The term loan currently bears interest at Libor plus 135 basis points versus pricing of Libor plus 170 bps under the previous term loan. Including swaps that effectively fix the interest rate, the term loan’s all-in cash interest rate is 2.7% through November 2018.

Four Corners established additional swaps in the third quarter that fix 75% of the term loan’s rate exposure from November 2018 through the new maturity date of November 2022. The all-in cash interest rate on the 75% of the term loan that is fixed is 3.0%, 3.1%, 3.4% and 3.5% for 2019, 2020, 2021 and 2022, respectively.

The new revolver matures Nov. 9, 2021 and can be extended for two six-month periods until November 2022 at the company’s option and subject to payment of an 0.075% extension fee.

Borrowings under the new revolver currently bear interest at Libor plus 145 bps versus pricing of Libor plus 175 bps under the previous revolver. The unused fee on the revolver was reduced to 30 basis points.

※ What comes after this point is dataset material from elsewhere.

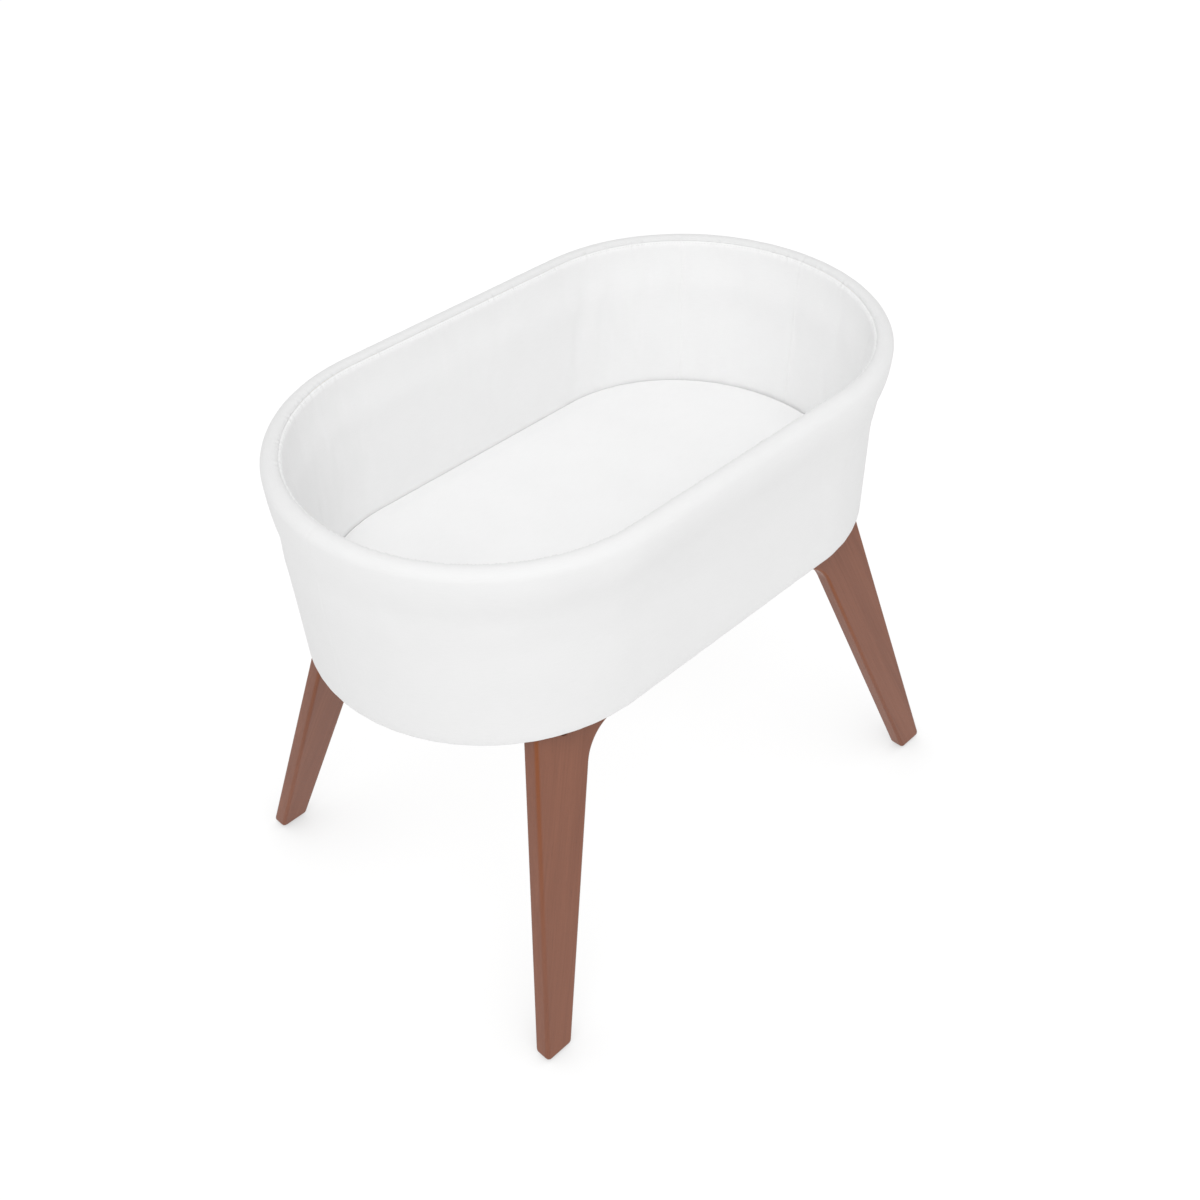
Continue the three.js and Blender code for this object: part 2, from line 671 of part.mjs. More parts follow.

The credit agreement includes a $250 million accordion feature such that the credit facilities can be increased up to $900 million in aggregate.

JPMorgan Chase Bank NA, Barclays Bank plc and Bank of America Merrill Lynch were the joint lead arrangers. Barclays and Bank of America, NA were the syndication agents. Fifth Third Bank, U.S. Bank NA and Wells Fargo Bank were the documentation agents. JPMorgan is the administrative agent. Other bank participants were Morgan Stanley Bank, Goldman Sachs Bank, Raymond James Bank, Seaside National Bank & Trust and Woodforest National Bank.

The credit agreement has the following financial covenants: total debt to consolidated capitalization value not to exceed 60%, mortgage-secured leverage ratio not to exceed 40%, total secured recourse debt not to exceed 5% of consolidated capitalization value, minimum fixed-charge coverage ratio of 1.5 to 1.0, minimum consolidated tangible net worth, maximum unencumbered leverage ratio not to exceed 60% and minimum unencumbered interest coverage ratio not less than 1.75 to 1.00.

Based in in Mill Valley, Calif., Four Corners is a real estate investment trust primarily engaged in the acquisition and leasing of restaurant properties.